11. Use of Estimates, Provisions, Contingent Liabilities and
Contingent Assets:
The preparation of financial statements in conformity with the
generally accepted accounting principles requires the management to
make estimates and assumptions that affect the reported amounts of
assets and liabilities, and disclosures related to contingent
liabilities on the date of the financial statements and the reported
amount of revenues and expenses during the reporting period.
Differences between the actual results and estimates are recognized in
the period in which results are known / materialized.
Provisions involving substantial degree of estimation in measurement
are recognized when there is a present obligation as a result of past
events and it is probable that there will be an outflow of resources.
Contingent liabilities are disclosed by way of notes to accounts.

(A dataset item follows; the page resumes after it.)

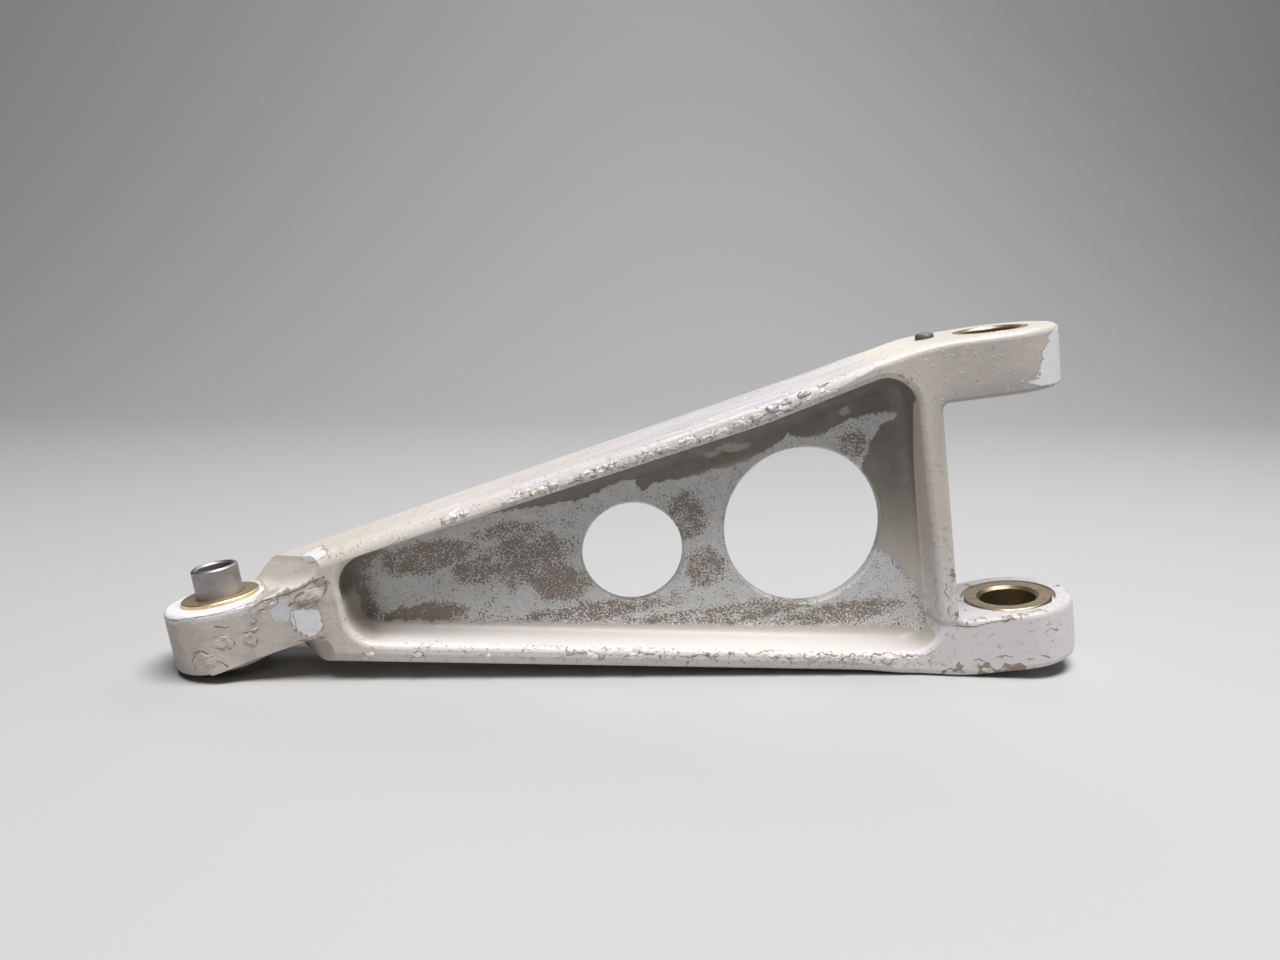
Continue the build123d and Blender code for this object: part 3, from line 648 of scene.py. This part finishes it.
# centre, half-length along the lip, half-width across it, height, and the lip's slope; in mm
UP, LOW = math.atan(0.1677), -math.atan(0.1885)
BLISTERS = [
    ((70.2, 20.7, 13.7), 3.0, 1.9, 0.60, UP), ((74.6, 21.6, 13.6), 1.5, 1.1, 0.35, UP), ((86.8, 23.0, 13.9), 1.6, 1.1, 0.35, UP),
    ((95.6, 24.7, 13.9), 3.0, 1.5, 0.55, UP), ((99.9, 26.0, 13.7), 2.0, 1.5, 0.45, UP), ((109.4, 27.2, 13.9), 2.6, 1.5, 0.60, UP),
    ((113.6, 28.1, 13.9), 2.4, 1.7, 0.65, UP), ((117.4, 28.7, 13.6), 1.9, 1.5, 0.70, UP), ((125.4, 30.5, 13.8), 2.2, 1.4, 0.40, UP),
    ((131.0, 31.2, 13.9), 2.6, 1.4, 0.40, UP), ((138.0, 32.2, 14.0), 2.4, 1.5, 0.40, UP), ((143.6, 32.0, 14.0), 2.2, 1.5, 0.45, UP),
    ((148.2, 33.0, 14.0), 2.6, 1.6, 0.50, UP), ((153.0, 34.6, 14.0), 2.2, 1.6, 0.45, UP), ((158.0, 36.0, 14.0), 2.0, 1.4, 0.30, UP),
    ((163.0, 38.1, 13.5), 2.4, 1.5, 0.55, UP), ((167.0, 39.0, 13.3), 1.9, 1.3, 0.45, UP), ((172.0, 40.4, 13.0), 2.6, 1.4, 0.50, UP),
    ((177.5, 42.2, 12.5), 2.2, 1.2, 0.35, UP), ((42.1, -14.8, 13.8), 1.5, 1.4, 0.40, LOW), ((54.9, -17.1, 13.8), 1.9, 1.7, 0.35, LOW),
    ((74.2, -20.4, 13.9), 1.3, 1.2, 0.35, LOW), ((103.0, -25.2, 14.0), 2.2, 1.2, 0.25, LOW), ((115.4, -27.5, 14.0), 3.0, 1.5, 0.30, LOW),
    ((155.2, -33.8, 14.0), 1.9, 1.4, 0.40, LOW), ((166.0, -36.0, 14.0), 2.4, 1.4, 0.35, LOW), ((174.0, -38.0, 14.0), 2.4, 1.5, 0.35, LOW),
    ((188.0, -40.4, 14.0), 2.6, 1.4, 0.35, LOW), ((3.9, -4.1, 14.9), 3.3, 2.4, 0.35, 0.0), ((10.9, -4.4, 14.0), 2.2, 2.6, 0.40, 0.0),
    ((13.0, 0.5, 14.0), 1.2, 0.5, 0.35, 0.3), ((12.3, -2.0, 14.0), 1.4, 0.5, 0.35, 0.2), ((29.4, 4.9, 14.0), 4.6, 2.4, 0.35, 0.35),
    ((17.0, 4.4, 14.0), 2.8, 1.4, 0.30, 0.2), ((-1.2, -8.2, 14.9), 3.4, 2.4, 0.30, -0.5),
]
WAVES = np.random.default_rng(7).normal(0.0, 1.0, (12, 5))


def crumple(p):
    """An uneven field between about 0 and 1, from a few crossed waves."""
    v = np.zeros(len(p))
    for kx, ky, kz, s, w in WAVES:
        v += np.sin(p[:, 0] * (1.5 + 1.3 * kx) + p[:, 1] * 2.4 * ky + p[:, 2] * 1.8 * kz + s * 3.0)
    return 0.5 + v / 12.0


def paint_lifts(tree):
    """Where the topcoat has lifted: a thin crumpled skin over the body, its edge let in below the surface."""
    rings, spokes = 9, 34
    co, faces, kind = [], [], []
    for at, half, side, high, slope in BLISTERS:
        loc, n, _, _ = tree.find_nearest(Vector(at))
        u = Vector((math.cos(slope), math.sin(slope), 0.0))
        u = (u - n * u.dot(n)).normalized()
        v = n.cross(u)
        base = len(co)
        lift = 1.0 if at[0] < 36 else 1.35
        flat = [(0.0, 0.0, 0.0)]
        for r in range(1, rings + 1):
            for k in range(spokes):
                w = 2 * math.pi * k / spokes
                out = 0.86 + 0.10 * math.sin(3 * w + at[0]) + 0.07 * math.sin(7 * w + 2 * at[0]) + 0.05 * math.sin(11 * w + 5 * at[0])
                flat.append((r / rings, out * math.cos(w) * half * r / rings, out * math.sin(w) * side * r / rings))
        spots = np.array([tuple(loc + u * a + v * b) for _, a, b in flat])
        rough = crumple(spots)
        for (r, a, b), c in zip(flat, rough):
            on, m, _, _ = tree.find_nearest(loc + u * a + v * b)
            h = high * lift * (1 - r ** 4) * (0.15 + 1.15 * c) if r < 1 else -0.10
            co.append(on + m * h)
        for k in range(spokes):
            faces.append((base, base + 1 + k, base + 1 + (k + 1) % spokes))
        for r in range(rings - 1):
            a0, b0 = base + 1 + r * spokes, base + 1 + (r + 1) * spokes
            for k in range(spokes):
                j = (k + 1) % spokes
                faces += [(a0 + k, b0 + k, b0 + j), (a0 + k, b0 + j, a0 + j)]
        kind += [0 if at[0] < 36 else 1] * (len(faces) - len(kind))
    me = bpy.data.meshes.new("paint_lifts")
    me.from_pydata([row(*p) for p in co], [], faces)
    me.polygons.foreach_set("material_index", np.array(kind, np.int32))
    me.shade_smooth()
    o = bpy.data.objects.new("paint_lifts", me)
    scene.collection.objects.link(o)
    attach(o, "link")
    return o


# cracks and the edges of loose flakes, drawn on the front face as (x, y) in mm
CRACKS = [
    [(1.7, -2.1), (3.5, -1.6), (5.6, -2.5), (6.8, -4.8), (5.1, -6.2), (2.6, -5.9), (0.9, -4.6)],
    [(9.3, -2.4), (10.9, -2.3), (12.1, -3.5), (12.5, -5.9), (10.8, -6.8)], [(12.1, 0.4), (14.0, 0.6)], [(10.7, -2.1), (13.8, -2.0)],
    [(2.5, 1.1), (6.4, 0.2)], [(-5.4, -10.7), (-4.9, -5.7), (-2.7, -5.2), (0.6, -7.8), (3.8, -11.2)],
    [(-11.5, 3.7), (-9.9, 3.9), (-4.0, 4.2), (5.7, 4.5), (12.4, 5.2), (20.0, 6.3)], [(20.0, 6.2), (20.5, 4.8), (18.5, 3.7), (15.1, 3.1), (11.9, 3.3)],
    [(20.0, 6.2), (23.5, 6.8), (27.0, 7.6), (30.5, 8.6), (34.4, 9.3)],
    [(23.0, 2.9), (24.7, 4.4), (26.2, 6.0), (30.3, 7.1), (34.4, 8.6), (34.4, 7.0), (31.7, 3.6), (29.2, 1.9), (26.0, 2.3)],
    [(23.3, -7.2), (26.0, -7.0), (31.1, -7.2)], [(23.4, -4.4), (24.0, 1.2)], [(31.7, 3.6), (33.2, 4.6), (33.9, 7.6)],
    [(84.0, 21.3), (87.5, 22.0), (90.0, 22.5)], [(104.0, 25.2), (108.0, 26.0)], [(118.0, 26.8), (121.0, 25.6), (124.0, 27.2)],
    [(138.0, 30.4), (142.0, 30.4), (146.0, 31.4), (151.0, 32.2)], [(160.0, 36.2), (164.0, 37.0), (167.0, 36.6), (171.0, 38.2)],
    [(53.2, -17.8), (53.4, -16.2), (55.0, -15.4), (56.8, -16.6), (56.6, -18.0)], [(57.5, -15.0), (61.0, -14.2)],
    [(96.0, -23.6), (99.0, -23.4), (103.0, -24.6)], [(112.0, -27.0), (116.0, -26.2), (121.0, -27.4)], [(128.0, -29.6), (134.0, -29.8), (139.0, -31.2)],
    [(150.0, -32.6), (154.0, -32.2), (157.0, -33.8)], [(164.0, -35.6), (169.0, -35.4), (174.0, -37.2), (179.0, -37.6)],
    [(183.0, -38.6), (188.0, -38.6), (194.0, -40.6), (199.0, -40.8)], [(206.8, -19.6), (206.2, -22.0), (207.2, -24.5)], [(207.4, -26.5), (206.6, -29.4)],
    [(207.6, -32.9), (212.0, -33.8), (218.0, -33.2), (226.0, -32.8)], [(212.6, -44.4), (214.2, -43.6), (216.0, -44.6)], [(219.0, -44.0), (221.4, -43.2), (223.6, -44.6)],
    [(228.0, -45.6), (232.0, -45.0), (235.0, -46.2)], [(233.5, -38.2), (236.0, -37.4), (238.0, -38.6)],
]


def crack_strips(tree):
    """Each crack as a narrow dark groove with the paint turned up along one side."""
    rng = np.random.default_rng(11)
    co, faces, kind = [], [], []
    for line in CRACKS:
        pts = []
        for (x0, y0), (x1, y1) in zip(line[:-1], line[1:]):
            n = max(2, int(math.hypot(x1 - x0, y1 - y0) / 0.42))
            pts += [(x0 + (x1 - x0) * k / n, y0 + (y1 - y0) * k / n) for k in range(n)]
        pts.append(line[-1])
        pts = np.array(pts)
        push = rng.normal(0, 1.0, pts.shape)
        push = (push + np.roll(push, 1, 0) + np.roll(push, -1, 0)) / 3.0
        border = line[-1] in ((20.0, 6.3), (34.4, 9.3))
        pts[1:-1] += push[1:-1] * (0.12 if border else 0.34)
        wide = 0.35 + 0.6 * np.abs(np.convolve(rng.normal(0, 1.0, len(pts)), np.ones(4) / 2.0, "same"))
        if line[0] == (20.0, 6.2) and line[-1][0] > 30.0:
            wide *= 1.6
        wide[0] = wide[-1] = 0.15
        was = None
        for k, (px, py) in enumerate(pts):
            on, n, _, _ = tree.ray_cast(Vector((px, py, 40.0)), Vector((0.0, 0.0, -1.0)))
            if border and px > 10.0:  # just below the edge, wherever the cut leaves it
                py += 0.8
                for _ in range(24):
                    on, n, _, _ = tree.ray_cast(Vector((px, py, 40.0)), Vector((0.0, 0.0, -1.0)))
                    if on is not None and n.z > 0.85:
                        break
                    py -= 0.1
                on, n, _, _ = tree.ray_cast(Vector((px, py - 0.25, 40.0)), Vector((0.0, 0.0, -1.0)))
            if on is None:
                was = None
                continue
            ahead = pts[min(k + 1, len(pts) - 1)] - pts[max(k - 1, 0)]
            side = n.cross(Vector((ahead[0], ahead[1], 0.0))).normalized()
            w = float(wide[k])
            if py > 3.4 and px < 20.1:
                w *= 0.35
            curl = 0.12
            now = len(co)
            for out, up in ((0.62 * w + 0.1, -0.04), (0.10, curl * w), (0.03, 0.03), (-0.05 - 0.08 * w, 0.025), (-0.10 - 0.10 * w, -0.05)):
                p = on + side * out + n * up
                p.z = min(p.z, 18.2)
                co.append(p)
            if was is not None:
                for j in range(4):
                    faces.append((was + j, now + j, now + j + 1, was + j + 1))
                    kind.append((0 if px < 36 else 3 if px > 203.4 else 1) if j == 0 else 4)
            was = now
    me = bpy.data.meshes.new("paint_cracks")
    me.from_pydata([row(*p) for p in co], [], faces)
    me.polygons.foreach_set("material_index", np.array(kind, np.int32))
    me.shade_smooth()
    o = bpy.data.objects.new("paint_cracks", me)
    scene.collection.objects.link(o)
    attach(o, "link")
    for region in ("apex", "arms", "pocket", "clevis"):
        me.materials.append(bpy.data.materials["paint_" + region])
    q = Net("paint_groove")
    at = q.link_place()[0]
    q.put(q.bsdf.inputs["Base Color"], q.mix(q.ramp(q.grain(at, 0.8, 2.0), 0.35, 0.65), (0.16, 0.125, 0.095), (0.36, 0.30, 0.235)))
    q.bsdf.inputs["Roughness"].default_value = 0.85
    me.materials.append(q.mat)
    return o


def painted_body():
    pts, tri, nor = surface_of("link_body")
    for x0 in (36.0, 203.4):
        pts, tri, nor = cut_at(pts, tri, nor, x0)
    # which paint each face wears
    mid = pts[tri].mean(1)
    x, y, z = mid.T
    up_rim = np.where(x < 160, 14.1 + 0.1677 * (x - 44.8), 33.4 + 0.2345 * (x - 160))
    inside = (x > 36.0) & (x < 203.4) & (np.abs(z) < 12.62) & (y < up_rim + 0.2) & (y > -(3.2 + 0.1885 * x) - 0.2)
    kind = np.where(x < 36.0, 0, np.where(x > 203.4, 3, np.where(inside, 2, 1)))
    me = bpy.data.meshes.new("painted_body")
    me.vertices.add(len(pts))
    me.vertices.foreach_set("co", to_row(pts).astype(np.float32).ravel())
    me.loops.add(tri.size)
    me.loops.foreach_set("vertex_index", tri.astype(np.int32).ravel())
    me.polygons.add(len(tri))
    me.polygons.foreach_set("loop_start", np.arange(0, tri.size, 3, dtype=np.int32))
    me.polygons.foreach_set("material_index", kind.astype(np.int32))
    me.update(calc_edges=True)
    me.polygons.foreach_set("use_smooth", np.ones(len(tri), bool))
    me.normals_split_custom_set(unit(spin_row(nor.reshape(-1, 3))).astype(np.float32))
    o = bpy.data.objects.new("painted_body", me)
    scene.collection.objects.link(o)
    for region in ("apex", "arms", "pocket", "clevis"):
        me.materials.append(paint_material("paint_" + region, region))
    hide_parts("link_body")
    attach(o, "link")
    tree = BVHTree.FromPolygons([Vector(v) for v in pts], [tuple(map(int, t)) for t in tri])
    crack_strips(tree)
    lifts = paint_lifts(tree)
    for region in ("apex", "arms"):
        lifts.data.materials.append(bpy.data.materials["paint_" + region])
    print("painted_body", len(tri), "triangles, lifted paint", len(lifts.data.polygons))
    return o


body = painted_body()
# painted shade: below y = -12.6 the lower bush flange under the apex lug is drawn almost black
bronze = turned_metal("bush_bronze", 0.0, (0.86, 0.68, 0.44), (0.74, 0.55, 0.32), 0.42, soiled=0.3, shade_below=-12.6)
for n in ("apex_bush_upper", "apex_bush_lower"):
    give(n, bronze)
clevis_bronze = turned_metal("clevis_bronze", 230.9, (0.42, 0.34, 0.23), (0.31, 0.25, 0.165), 0.44, soiled=0.4)
for n in ("clevis_bush_upper", "clevis_bush_lower"):
    give(n, clevis_bronze)
give("apex_sleeve", turned_metal("sleeve_steel", 0.0, (0.40, 0.385, 0.385), (0.34, 0.325, 0.325), 0.50, ring=3.4, soiled=0.15, dirt=(0.16, 0.14, 0.13)))
give("arm_plug", turned_metal("plug_metal", 210.0, (0.23, 0.21, 0.215), (0.18, 0.165, 0.17), 0.66, soiled=0.3))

Contingent assets are neither recognized nor disclosed in the financial
statement.
12. Borrowing Costs:
Borrowing costs that are directly attributable to the acquisition,
construction or production of a qualifying asset are capitalized as the
part of the cost of that asset.
13. Provision for liquidated damages and warranty costs
a) Provision for liquidated damages in terms of agreement with
customers is made as estimated based on merit and probability of its
occurrence.
b) Product warranty costs are accrued in the year of sale as estimated
based on past experience.
14. Finance Lease:
Assets acquired on finance leases are capitalised and a corresponding
liability disclosed as lease obligations under Secured Loans. Such
assets are capitalised at fair values or present value of minimum lease
payments, whichever is lower, at the inception of the lease term and
disclosed as leased assets. Rentals paid by the Company are apportioned
between the finance charge and as a reduction of the outstanding
liability. Finance charge reflects a constant periodic rate of interest
of the remaining balance of liability for each period.